Buonarroti, destinato all'esilio perpetuo, si stabilì a Ginevra, Bruxelles e, negli ultimi anni, clandestino, a Parigi. Fino all'anno della morte, 1837, continuò, indefettibile, l'attività cospirativa, fondando diverse società segrete e facendo opera di proselitismo. Del resto, è stato sostenuto che "la cospirazione di Babeuf s'inserisce così anche nella più vasta storia della rivoluzione francese all'estero e del giacobinismo europeo. Lo stato maggiore del giacobinismo italiano era già divenuto politicamente maturo ad Oneglia, a diretto contatto con l'opera politica ed amministrativa del Buonarroti (...) Scoperta la cospirazione, il lavorio giacobino di quei mesi non cadde del tutto nel nulla e la repubblica di Alba, nell'aprile-maggio 1796, fu l'opera dei collaboratori italiani del Buonarroti"[4].

Gli Eguali sopravvissero in clandestinità alla morte di Babeuf e alle elezioni legislative del 1799, vinte dai giacobini del Club del Maneggio, riuscirono a presentare delle liste, ottenendo il 6 % dei voti ed eleggendo 45 deputati al Consiglio dei Cinquecento, poco dopo abolito da Napoleone quando abbatté il Direttorio con il colpo di Stato del 18 brumaio.

  1. ^ a b c d Alan Forrest, La rivoluzione francese, Bologna, Il Mulino, 1999, p. 165.
  2. ^ Babeuf, François-Noël Dizionario di Storia (2010), su treccani.it.

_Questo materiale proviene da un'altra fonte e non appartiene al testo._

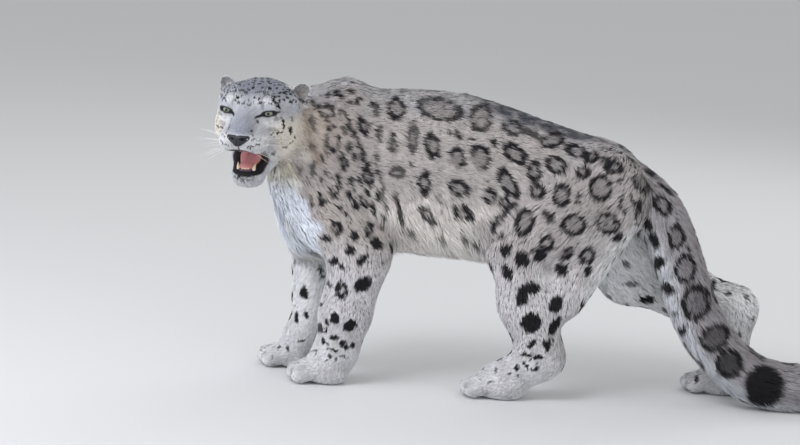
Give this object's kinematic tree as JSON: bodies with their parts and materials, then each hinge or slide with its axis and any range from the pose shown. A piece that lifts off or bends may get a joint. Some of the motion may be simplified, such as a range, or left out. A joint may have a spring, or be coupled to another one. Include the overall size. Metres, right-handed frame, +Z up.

URL consultato il 9 maggio 2024.
  3. ^ Albert Soboul, La rivoluzione francese, Roma, Newton Compton, 1988, p. 386.
  4. ^ Armando Saitta, Il robespierrismo di Filippo Buonarroti e le premesse dell'unità italiana, Belfagor, vol. 10, n. 3, 1955, p. 267, che così proseguiva: "Questa primavera italica, è noto, durò solo l'espace d'un matin: non solo l'armistizio di Cherasco abbatté la repubblica di Alba, non solo alcuni mesi dopo la fucilazione dell'Azari stroncò la ripresa in terra cisalpina del progetto buonarrotiano-giacobino, ma la scoperta dei legami di questi giacobini col Buonarroti e, indirettamente quindi, anche col Babeuf rese i patrioti italiani sospetti agli occhi del Direttorio e, come forse con una punta di esagerazione scrive il Godechot, ebbe l'effetto di ritardare l'unificazione italiana di ben sessant'anni".